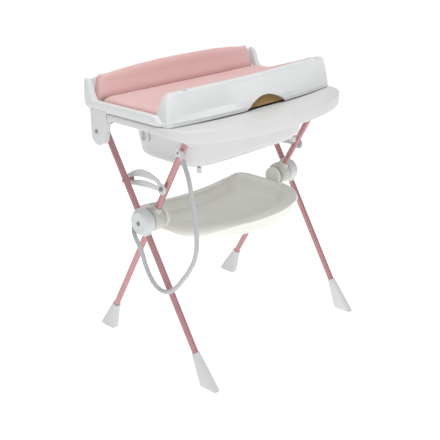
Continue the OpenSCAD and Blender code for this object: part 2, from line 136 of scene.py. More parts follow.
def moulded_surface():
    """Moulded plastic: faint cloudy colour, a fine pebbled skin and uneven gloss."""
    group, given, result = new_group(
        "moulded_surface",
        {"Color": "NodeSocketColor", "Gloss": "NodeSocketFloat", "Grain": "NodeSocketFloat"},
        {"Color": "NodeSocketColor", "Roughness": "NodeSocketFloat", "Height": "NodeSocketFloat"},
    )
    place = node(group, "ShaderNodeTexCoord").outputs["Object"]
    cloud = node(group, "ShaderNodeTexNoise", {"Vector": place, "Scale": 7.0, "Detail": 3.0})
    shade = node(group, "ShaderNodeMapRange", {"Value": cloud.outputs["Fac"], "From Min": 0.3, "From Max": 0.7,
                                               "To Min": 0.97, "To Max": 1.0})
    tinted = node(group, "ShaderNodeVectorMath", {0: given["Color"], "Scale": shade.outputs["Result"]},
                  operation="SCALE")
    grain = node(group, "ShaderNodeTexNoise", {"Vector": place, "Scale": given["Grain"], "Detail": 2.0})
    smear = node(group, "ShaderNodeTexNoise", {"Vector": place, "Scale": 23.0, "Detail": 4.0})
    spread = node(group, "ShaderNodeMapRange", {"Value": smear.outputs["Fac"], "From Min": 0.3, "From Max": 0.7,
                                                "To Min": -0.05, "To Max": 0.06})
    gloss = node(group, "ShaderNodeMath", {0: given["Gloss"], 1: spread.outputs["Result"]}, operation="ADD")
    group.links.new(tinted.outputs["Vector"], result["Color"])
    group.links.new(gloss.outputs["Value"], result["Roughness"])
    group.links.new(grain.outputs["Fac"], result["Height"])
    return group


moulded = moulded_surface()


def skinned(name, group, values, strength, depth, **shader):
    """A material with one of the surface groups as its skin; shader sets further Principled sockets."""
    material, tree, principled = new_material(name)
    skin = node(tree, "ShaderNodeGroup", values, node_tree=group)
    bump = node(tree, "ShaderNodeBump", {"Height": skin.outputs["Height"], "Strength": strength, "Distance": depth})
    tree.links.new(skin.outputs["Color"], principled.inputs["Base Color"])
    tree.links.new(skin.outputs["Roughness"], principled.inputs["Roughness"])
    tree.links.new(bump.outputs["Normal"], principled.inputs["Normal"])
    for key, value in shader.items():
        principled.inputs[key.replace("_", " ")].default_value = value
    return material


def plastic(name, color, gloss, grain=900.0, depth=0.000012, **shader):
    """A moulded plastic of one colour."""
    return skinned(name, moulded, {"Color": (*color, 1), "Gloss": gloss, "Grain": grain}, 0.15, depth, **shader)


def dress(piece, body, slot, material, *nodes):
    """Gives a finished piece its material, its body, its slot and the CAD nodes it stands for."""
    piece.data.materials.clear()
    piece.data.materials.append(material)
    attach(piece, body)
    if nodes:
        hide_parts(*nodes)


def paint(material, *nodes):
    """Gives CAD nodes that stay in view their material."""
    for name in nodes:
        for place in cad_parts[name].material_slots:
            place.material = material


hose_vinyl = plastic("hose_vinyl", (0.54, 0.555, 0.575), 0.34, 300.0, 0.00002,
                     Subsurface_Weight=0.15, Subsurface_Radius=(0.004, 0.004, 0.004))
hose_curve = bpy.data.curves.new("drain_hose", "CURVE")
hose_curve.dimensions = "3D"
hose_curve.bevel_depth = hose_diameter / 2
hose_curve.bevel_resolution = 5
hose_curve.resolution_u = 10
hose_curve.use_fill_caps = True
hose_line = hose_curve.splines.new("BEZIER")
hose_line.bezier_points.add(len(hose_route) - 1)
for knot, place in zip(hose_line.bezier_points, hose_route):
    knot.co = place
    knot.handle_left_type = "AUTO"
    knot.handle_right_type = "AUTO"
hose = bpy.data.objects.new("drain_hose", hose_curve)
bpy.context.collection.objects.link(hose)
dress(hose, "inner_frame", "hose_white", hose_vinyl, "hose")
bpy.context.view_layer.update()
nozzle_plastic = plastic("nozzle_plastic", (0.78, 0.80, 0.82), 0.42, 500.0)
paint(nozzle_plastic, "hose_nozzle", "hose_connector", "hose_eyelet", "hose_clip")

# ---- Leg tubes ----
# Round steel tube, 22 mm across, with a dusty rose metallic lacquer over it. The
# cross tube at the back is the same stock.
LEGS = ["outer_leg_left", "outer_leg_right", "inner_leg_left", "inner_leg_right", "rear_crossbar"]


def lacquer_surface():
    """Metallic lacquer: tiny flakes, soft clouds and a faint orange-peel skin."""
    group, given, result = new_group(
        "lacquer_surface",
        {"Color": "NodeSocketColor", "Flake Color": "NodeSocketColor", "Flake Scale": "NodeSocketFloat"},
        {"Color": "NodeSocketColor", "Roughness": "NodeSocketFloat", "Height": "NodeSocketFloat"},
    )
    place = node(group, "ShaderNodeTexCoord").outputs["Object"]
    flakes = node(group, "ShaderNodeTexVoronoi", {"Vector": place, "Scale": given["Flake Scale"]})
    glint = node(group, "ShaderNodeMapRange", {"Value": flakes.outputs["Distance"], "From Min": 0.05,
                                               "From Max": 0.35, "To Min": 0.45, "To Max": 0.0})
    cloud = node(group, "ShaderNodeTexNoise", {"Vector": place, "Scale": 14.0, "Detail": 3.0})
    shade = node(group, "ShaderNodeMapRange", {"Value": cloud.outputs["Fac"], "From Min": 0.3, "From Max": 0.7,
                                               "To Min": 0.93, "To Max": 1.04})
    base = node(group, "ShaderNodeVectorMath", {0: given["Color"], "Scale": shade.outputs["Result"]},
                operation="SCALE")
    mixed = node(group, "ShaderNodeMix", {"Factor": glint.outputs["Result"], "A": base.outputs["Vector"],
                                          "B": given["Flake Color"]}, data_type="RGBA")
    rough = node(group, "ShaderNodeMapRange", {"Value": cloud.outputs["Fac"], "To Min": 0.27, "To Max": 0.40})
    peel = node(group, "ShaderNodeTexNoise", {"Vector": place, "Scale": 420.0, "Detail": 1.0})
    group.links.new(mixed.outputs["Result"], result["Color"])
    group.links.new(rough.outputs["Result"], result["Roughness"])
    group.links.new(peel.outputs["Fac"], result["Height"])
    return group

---

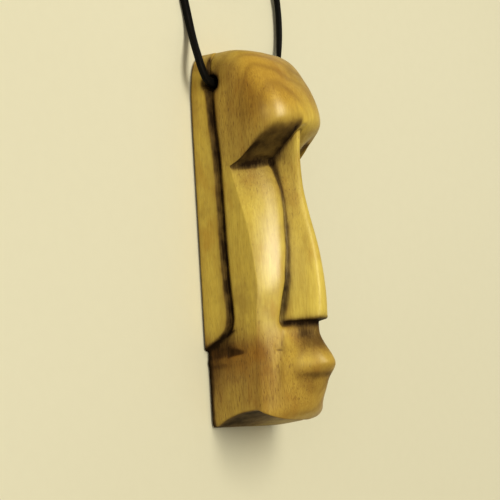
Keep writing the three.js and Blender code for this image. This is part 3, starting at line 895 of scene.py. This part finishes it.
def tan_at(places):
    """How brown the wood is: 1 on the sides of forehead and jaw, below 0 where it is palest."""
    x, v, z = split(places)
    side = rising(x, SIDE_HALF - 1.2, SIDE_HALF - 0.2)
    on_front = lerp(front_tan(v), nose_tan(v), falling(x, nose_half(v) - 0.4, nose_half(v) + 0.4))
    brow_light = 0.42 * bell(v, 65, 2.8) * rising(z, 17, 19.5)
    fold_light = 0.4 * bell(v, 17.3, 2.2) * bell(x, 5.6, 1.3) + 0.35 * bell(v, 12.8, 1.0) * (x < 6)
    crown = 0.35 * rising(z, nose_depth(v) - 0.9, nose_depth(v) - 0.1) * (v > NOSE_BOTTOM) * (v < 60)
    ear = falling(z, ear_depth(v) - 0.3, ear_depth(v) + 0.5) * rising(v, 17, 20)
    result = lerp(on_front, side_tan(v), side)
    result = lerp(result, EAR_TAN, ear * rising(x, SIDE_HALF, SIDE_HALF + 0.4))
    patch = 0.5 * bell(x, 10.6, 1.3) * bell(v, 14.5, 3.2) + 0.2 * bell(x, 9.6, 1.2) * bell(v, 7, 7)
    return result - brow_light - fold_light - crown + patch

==

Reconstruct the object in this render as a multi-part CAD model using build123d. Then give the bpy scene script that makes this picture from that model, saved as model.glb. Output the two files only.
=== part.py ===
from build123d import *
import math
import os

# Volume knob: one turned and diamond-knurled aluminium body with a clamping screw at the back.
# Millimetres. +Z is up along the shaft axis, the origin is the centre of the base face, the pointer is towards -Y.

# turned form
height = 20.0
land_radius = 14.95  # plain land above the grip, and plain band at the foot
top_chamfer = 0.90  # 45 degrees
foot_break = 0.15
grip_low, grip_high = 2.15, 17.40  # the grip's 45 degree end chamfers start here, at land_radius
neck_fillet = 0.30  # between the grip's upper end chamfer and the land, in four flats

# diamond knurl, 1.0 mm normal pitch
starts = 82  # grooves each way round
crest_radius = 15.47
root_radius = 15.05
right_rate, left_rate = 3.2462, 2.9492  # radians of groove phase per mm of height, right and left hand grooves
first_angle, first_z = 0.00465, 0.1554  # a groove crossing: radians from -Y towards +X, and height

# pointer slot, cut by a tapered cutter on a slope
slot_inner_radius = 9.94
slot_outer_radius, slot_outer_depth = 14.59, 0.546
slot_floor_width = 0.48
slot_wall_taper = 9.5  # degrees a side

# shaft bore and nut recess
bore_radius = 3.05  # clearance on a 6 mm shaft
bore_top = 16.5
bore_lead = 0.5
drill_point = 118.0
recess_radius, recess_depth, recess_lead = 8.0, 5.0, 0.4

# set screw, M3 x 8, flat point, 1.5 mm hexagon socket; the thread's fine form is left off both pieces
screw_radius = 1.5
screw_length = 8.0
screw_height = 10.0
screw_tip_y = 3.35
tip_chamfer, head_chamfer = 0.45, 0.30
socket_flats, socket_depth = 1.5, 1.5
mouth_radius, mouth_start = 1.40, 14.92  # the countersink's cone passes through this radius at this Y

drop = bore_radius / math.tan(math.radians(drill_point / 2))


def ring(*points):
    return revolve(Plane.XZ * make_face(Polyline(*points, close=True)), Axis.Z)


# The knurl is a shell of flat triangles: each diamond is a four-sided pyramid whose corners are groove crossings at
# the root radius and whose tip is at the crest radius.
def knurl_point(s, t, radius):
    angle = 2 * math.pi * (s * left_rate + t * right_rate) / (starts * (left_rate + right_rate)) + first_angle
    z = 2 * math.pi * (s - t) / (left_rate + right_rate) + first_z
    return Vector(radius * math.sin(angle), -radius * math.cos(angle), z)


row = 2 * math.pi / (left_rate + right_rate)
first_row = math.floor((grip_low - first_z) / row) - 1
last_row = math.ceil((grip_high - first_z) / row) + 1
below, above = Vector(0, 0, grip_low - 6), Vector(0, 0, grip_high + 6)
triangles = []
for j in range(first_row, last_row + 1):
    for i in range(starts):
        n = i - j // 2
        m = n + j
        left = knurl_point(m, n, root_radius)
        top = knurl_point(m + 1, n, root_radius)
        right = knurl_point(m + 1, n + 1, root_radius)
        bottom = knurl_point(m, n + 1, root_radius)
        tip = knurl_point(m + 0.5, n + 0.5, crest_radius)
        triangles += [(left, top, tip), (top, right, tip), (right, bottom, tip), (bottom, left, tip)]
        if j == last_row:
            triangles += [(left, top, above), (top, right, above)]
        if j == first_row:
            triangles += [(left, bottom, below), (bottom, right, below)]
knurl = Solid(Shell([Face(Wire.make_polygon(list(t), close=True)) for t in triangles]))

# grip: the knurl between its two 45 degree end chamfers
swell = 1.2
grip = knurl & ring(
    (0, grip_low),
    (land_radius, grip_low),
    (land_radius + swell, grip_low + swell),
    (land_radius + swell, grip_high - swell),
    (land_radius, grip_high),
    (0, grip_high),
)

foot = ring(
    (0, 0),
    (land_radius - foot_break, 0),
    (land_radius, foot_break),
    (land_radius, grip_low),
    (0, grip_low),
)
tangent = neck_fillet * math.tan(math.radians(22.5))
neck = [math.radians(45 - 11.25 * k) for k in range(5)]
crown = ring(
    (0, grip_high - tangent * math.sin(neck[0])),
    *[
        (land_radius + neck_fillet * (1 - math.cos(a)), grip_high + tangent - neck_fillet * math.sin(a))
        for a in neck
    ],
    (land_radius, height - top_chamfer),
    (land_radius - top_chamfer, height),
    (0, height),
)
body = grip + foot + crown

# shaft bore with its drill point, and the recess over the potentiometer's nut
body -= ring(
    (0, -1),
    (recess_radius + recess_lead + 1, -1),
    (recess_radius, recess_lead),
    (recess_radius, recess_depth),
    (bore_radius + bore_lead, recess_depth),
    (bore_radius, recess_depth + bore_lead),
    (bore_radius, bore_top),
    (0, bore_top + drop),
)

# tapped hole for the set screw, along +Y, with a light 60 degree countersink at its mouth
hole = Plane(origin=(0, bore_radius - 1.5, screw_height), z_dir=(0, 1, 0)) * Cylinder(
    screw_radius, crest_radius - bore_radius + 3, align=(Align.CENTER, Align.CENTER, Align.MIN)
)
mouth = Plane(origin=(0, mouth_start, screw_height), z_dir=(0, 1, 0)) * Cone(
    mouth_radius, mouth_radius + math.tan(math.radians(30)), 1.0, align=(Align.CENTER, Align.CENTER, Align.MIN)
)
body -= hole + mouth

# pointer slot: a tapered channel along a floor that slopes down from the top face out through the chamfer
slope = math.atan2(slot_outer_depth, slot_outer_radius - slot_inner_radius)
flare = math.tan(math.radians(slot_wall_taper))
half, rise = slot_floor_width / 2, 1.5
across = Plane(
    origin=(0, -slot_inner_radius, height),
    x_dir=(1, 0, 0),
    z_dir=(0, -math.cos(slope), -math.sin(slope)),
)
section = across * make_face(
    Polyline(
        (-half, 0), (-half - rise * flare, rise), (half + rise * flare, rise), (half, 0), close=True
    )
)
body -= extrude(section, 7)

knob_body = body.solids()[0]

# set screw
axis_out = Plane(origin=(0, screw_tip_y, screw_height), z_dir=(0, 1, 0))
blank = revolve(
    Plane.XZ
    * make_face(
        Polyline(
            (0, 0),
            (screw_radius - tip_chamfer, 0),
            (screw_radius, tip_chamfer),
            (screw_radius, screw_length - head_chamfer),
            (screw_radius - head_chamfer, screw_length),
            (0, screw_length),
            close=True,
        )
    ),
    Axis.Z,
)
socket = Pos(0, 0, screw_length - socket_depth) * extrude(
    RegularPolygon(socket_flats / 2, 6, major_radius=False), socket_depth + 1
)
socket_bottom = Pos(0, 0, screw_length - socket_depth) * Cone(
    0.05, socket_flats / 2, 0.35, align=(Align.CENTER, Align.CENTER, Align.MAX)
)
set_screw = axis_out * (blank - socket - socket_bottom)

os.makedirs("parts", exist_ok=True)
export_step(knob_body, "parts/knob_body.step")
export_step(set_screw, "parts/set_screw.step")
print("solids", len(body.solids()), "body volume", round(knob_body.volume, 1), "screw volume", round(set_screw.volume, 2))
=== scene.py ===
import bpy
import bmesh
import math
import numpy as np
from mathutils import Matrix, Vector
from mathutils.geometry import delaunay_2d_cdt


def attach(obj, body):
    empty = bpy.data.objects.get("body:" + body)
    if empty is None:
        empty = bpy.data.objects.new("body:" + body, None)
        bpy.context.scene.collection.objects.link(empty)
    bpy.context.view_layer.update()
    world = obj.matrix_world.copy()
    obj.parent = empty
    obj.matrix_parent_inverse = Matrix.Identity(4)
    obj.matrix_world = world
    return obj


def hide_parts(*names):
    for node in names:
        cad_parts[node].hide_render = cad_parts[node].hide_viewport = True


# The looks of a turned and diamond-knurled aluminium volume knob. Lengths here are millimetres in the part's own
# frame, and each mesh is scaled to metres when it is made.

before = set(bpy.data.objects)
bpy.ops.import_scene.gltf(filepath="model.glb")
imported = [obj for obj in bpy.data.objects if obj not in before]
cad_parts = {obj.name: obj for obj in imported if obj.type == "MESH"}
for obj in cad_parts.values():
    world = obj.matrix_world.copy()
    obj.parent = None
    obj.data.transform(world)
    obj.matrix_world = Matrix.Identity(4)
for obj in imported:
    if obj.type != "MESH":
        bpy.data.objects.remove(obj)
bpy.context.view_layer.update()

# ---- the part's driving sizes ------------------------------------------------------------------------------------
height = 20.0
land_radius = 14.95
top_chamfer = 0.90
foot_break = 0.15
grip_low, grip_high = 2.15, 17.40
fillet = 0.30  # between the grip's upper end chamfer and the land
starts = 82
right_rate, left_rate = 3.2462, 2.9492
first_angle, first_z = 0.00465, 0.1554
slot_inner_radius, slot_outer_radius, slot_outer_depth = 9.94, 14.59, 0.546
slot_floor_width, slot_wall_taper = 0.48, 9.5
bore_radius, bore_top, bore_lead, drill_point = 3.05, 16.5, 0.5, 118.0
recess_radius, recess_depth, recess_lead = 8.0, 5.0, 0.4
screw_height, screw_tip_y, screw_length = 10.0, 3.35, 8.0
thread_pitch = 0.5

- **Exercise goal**
Give the exact lines, and only those, from the line containing "obj.matrix_parent_inverse = Matrix.Identity(4)" through the line containing "cad_parts[node].hide_render = cad_parts[node].hide_viewport" in the entries above.

- **Answer to this task**
    obj.matrix_parent_inverse = Matrix.Identity(4)
    obj.matrix_world = world
    return obj


def hide_parts(*names):
    for node in names:
        cad_parts[node].hide_render = cad_parts[node].hide_viewport = True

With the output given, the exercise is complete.